As an aside, he says that people have the wrong perception that refineries cause the highest pollution. “They are some of the most compliant and least polluting. Most of the effluent and waste gas is captured and used most efficiently by the refineries,” he says.
Thermax’s hot water fired absorption chiller.
The management of the company is fully aware that the capex heavy business could experience volatility in both its revenue and profits. Steps are being taken to make the business resilient to economic cycles. It’s probably the reason Unnikrishnan is looking at new models of revenue. Solar is one such, he says. “We worked closely with the government to create a solar hybrid solution for the existing coal based Thermal Power plants. The first such 18 MW solar thermal hybrid is at an advanced stage of commissioning for a 210 MW PSU power plant at Dadri. Once satisfactorily commissioned, this can be replicated in all the existing coal-fired thermal power plants of India. The potential is approximately 5000 MW thermal power,” he adds.
Thermax follows a classical innovation process. At the individual SBU level, innovation is undertaken to protect the turf and to build the existing market share. These H1 level innovations are expected to bear fruits within a period of 12 to 18 months. The company also undertakes second horizon innovation based on emerging opportunities that may take upto 3 to 4 years for fruition. In the third horizon, Thermax is into blue-sky innovations which are expected to deliver viable options.
Thermax’s new manufacturing facility at Indonesia.
Thermax continues to collaborate with global technology leaders to bring cutting-edge products and solutions to the domestic market.

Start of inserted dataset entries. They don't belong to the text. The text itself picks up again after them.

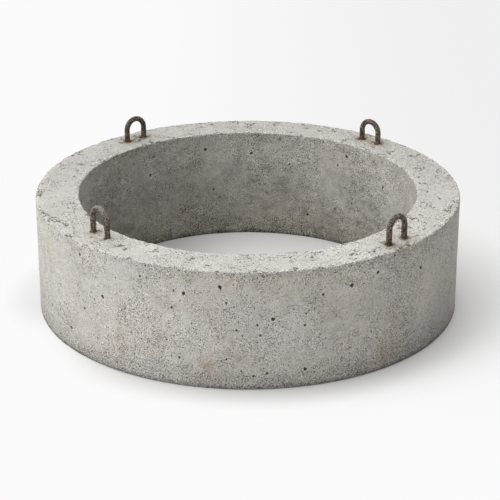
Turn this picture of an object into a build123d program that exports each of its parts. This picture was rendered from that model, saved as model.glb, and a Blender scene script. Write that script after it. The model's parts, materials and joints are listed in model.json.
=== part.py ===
"""A precast concrete ring for the neck of a well, with four steel lifting loops cast into its top.

Millimetres, +Z up. The origin is on the bore's axis, at the bottom face.
"""

from math import cos, radians, sin
import os

from build123d import *

# The cast ring
bore_diameter = 700.0
wall_thickness = 90.0
ring_height = 245.0
arris_radius = 3.0  # the mould's corners leave each edge of the casting slightly rounded

# The lifting loops, four like lengths of plain round bar, each bent to a U with its feet turned out
bar_diameter = 12.0
leg_spacing = 45.0  # between the centrelines of a loop's two legs
loop_height = 235.0  # from the centreline of the feet to the top of the crown
foot_bend_radius = 30.0  # centreline of the bend between a leg and its foot
foot_length = 35.0  # straight end of each foot beyond its bend

# The loops are pushed by hand into the wet concrete, one to each quarter, so none stands quite true.
# For each: its direction from the ring's axis, how far in from the outer face it stands, and how far
# its crown rises above the top face.
loop_places = (
    (0.0, 35.0, 55.5),
    (92.2, 36.0, 49.5),
    (173.9, 41.0, 52.5),
    (266.3, 56.0, 59.5),
)

bore_radius = bore_diameter / 2
outer_radius = bore_radius + wall_thickness
bar_radius = bar_diameter / 2
crown_radius = leg_spacing / 2
spring_height = loop_height - bar_radius - crown_radius  # where a leg turns into the crown
bend_centre = crown_radius + foot_bend_radius
foot_end = bend_centre + foot_length

# One bar, stood on the centreline of its feet: foot, leg, half-round crown, leg and foot
with BuildPart() as bent_bar:
    with BuildLine(Plane.YZ) as centreline:
        Line((-foot_end, 0), (-bend_centre, 0))
        CenterArc((-bend_centre, foot_bend_radius), foot_bend_radius, -90, 90)
        Line((-crown_radius, foot_bend_radius), (-crown_radius, spring_height))
        CenterArc((0, spring_height), crown_radius, 180, -180)
        Line((crown_radius, spring_height), (crown_radius, foot_bend_radius))
        CenterArc((bend_centre, foot_bend_radius), foot_bend_radius, 180, 90)
        Line((bend_centre, 0), (foot_end, 0))
    with BuildSketch(centreline.line ^ 0):
        Circle(bar_radius)
    sweep(path=centreline.line)

lifting_loops = []
for number, (direction, inset, rise) in enumerate(loop_places, start=1):
    reach = outer_radius - inset
    across = reach * cos(radians(direction))
    along = reach * sin(radians(direction))
    feet_level = ring_height + rise - loop_height
    with BuildPart() as lifting_loop:
        with Locations(Location((across, along, feet_level), (0, 0, direction))):
            add(bent_bar.part)
    lifting_loop.part.label = f"lifting_loop_{number}"
    lifting_loops.append(lifting_loop.part)

# The ring is poured round the loops, so their bars leave their own shape in it
with BuildPart() as concrete_ring:
    with BuildSketch(Plane.XZ) as wall_section:
        with Locations((bore_radius + wall_thickness / 2, ring_height / 2)):
            Rectangle(wall_thickness, ring_height)
        fillet(wall_section.vertices(), arris_radius)
    revolve(axis=Axis.Z)
    add(lifting_loops, mode=Mode.SUBTRACT)
concrete_ring.part.label = "concrete_ring"

os.makedirs("parts", exist_ok=True)
for piece in (concrete_ring.part, *lifting_loops):
    export_step(piece, f"parts/{piece.label}.step")
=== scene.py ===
import json
from math import cos, pi, radians, sin

import bmesh
import bpy
import numpy as np
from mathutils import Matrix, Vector


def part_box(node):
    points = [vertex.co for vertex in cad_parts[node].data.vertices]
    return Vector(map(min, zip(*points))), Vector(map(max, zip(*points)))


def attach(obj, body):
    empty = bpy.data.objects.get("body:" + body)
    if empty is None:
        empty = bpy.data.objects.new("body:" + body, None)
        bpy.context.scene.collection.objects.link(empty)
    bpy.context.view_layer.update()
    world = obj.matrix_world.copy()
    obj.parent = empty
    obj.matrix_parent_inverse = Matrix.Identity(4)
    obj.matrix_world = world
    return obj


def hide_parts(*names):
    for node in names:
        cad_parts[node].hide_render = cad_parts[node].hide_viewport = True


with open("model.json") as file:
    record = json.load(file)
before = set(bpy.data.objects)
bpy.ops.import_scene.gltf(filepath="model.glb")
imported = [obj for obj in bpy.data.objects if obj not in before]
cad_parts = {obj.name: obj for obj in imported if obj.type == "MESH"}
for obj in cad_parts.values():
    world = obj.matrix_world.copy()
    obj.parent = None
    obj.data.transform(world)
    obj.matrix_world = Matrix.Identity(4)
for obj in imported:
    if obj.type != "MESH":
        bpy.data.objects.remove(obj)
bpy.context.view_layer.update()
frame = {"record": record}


# Sizes that the pieces share, in metres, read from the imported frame
mounts = {mount["name"]: mount for mount in frame["record"]["mounts"]}
mm = 0.001
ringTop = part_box("concrete_ring")[1].z
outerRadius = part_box("concrete_ring")[1].x
boreRadius = mounts["bore"]["dims"]["r_mm"] * mm


# Camera

camera = {
    "distance": 3.771,  # from the middle of the ring's foot
    "azimuth": 44.76,  # degrees from -Y towards +X
    "elevation": 24.362,
    "tilt": 22.906,  # how far it looks down, a little less than its elevation
    "pan": 0.075,
    "lens": 127.01,
}


def towards(azimuth, elevation):
    # unit vector to a place in the sky, its azimuth counted from the camera's, positive to the right
    a, e = radians(camera["azimuth"] + azimuth), radians(elevation)
    return Vector((sin(a) * cos(e), -cos(a) * cos(e), sin(e)))


def addCamera():
    data = bpy.data.cameras.new("camera")
    data.lens = camera["lens"]
    data.sensor_width = 36
    eye = bpy.data.objects.new("camera", data)
    eye.location = towards(0, camera["elevation"]) * camera["distance"]
    heading = radians(camera["azimuth"] - camera["pan"])
    eye.rotation_euler = (radians(90 - camera["tilt"]), 0, heading)
    bpy.context.scene.collection.objects.link(eye)
    bpy.context.scene.camera = eye
    print("camera set")


# Shader graphs: a Wire is one output in a graph, and sums written on Wires add Math nodes

class Wire:
    def __init__(self, graph, socket):
        self.graph = graph
        self.socket = socket

    def maths(self, operation, *values):
        settings = {"operation": operation}
        return self.graph.add("Math", settings, dict(enumerate(values)))

    def __add__(self, other):
        return self.maths("ADD", self, other)

    def __radd__(self, other):
        return self.maths("ADD", other, self)

    def __sub__(self, other):
        return self.maths("SUBTRACT", self, other)

    def __rsub__(self, other):
        return self.maths("SUBTRACT", other, self)

    def __mul__(self, other):
        return self.maths("MULTIPLY", self, other)

    def __rmul__(self, other):
        return self.maths("MULTIPLY", other, self)

    def __pow__(self, other):
        return self.maths("POWER", self, other)

    def most(self, other):
        return self.maths("MAXIMUM", self, other)

    def least(self, other):
        return self.maths("MINIMUM", self, other)

    def away(self, level):
        # distance from a level, either side
        return self.maths("ABSOLUTE", self - level)

    def rise(self, low, high):
        # a smooth step from 0 at low to 1 at high, falling where low is the larger
        sockets = {0: self, 1: low, 2: high}
        if low > high:
            sockets = {0: self, 1: high, 2: low, 3: 1.0, 4: 0.0}
        return self.graph.add("MapRange", {"interpolation_type": "SMOOTHSTEP"}, sockets)


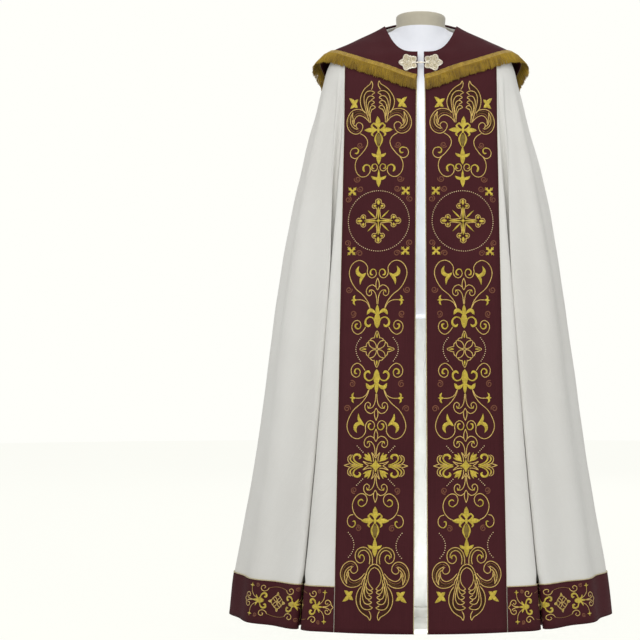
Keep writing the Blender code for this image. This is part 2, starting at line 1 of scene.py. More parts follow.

Customer service is the cornerstone of Thermax’s commercial success. The company provides lifecycle product support through its widely spread service network and franchises. It has also adopted “Internet of Things” oriented solutions to offer predictive maintenance to its customer spread across the globe.
Unnikrishnan believes in working for the ultimate benefit of mankind and only technology and innovation can help accomplish the wonders he has in mind.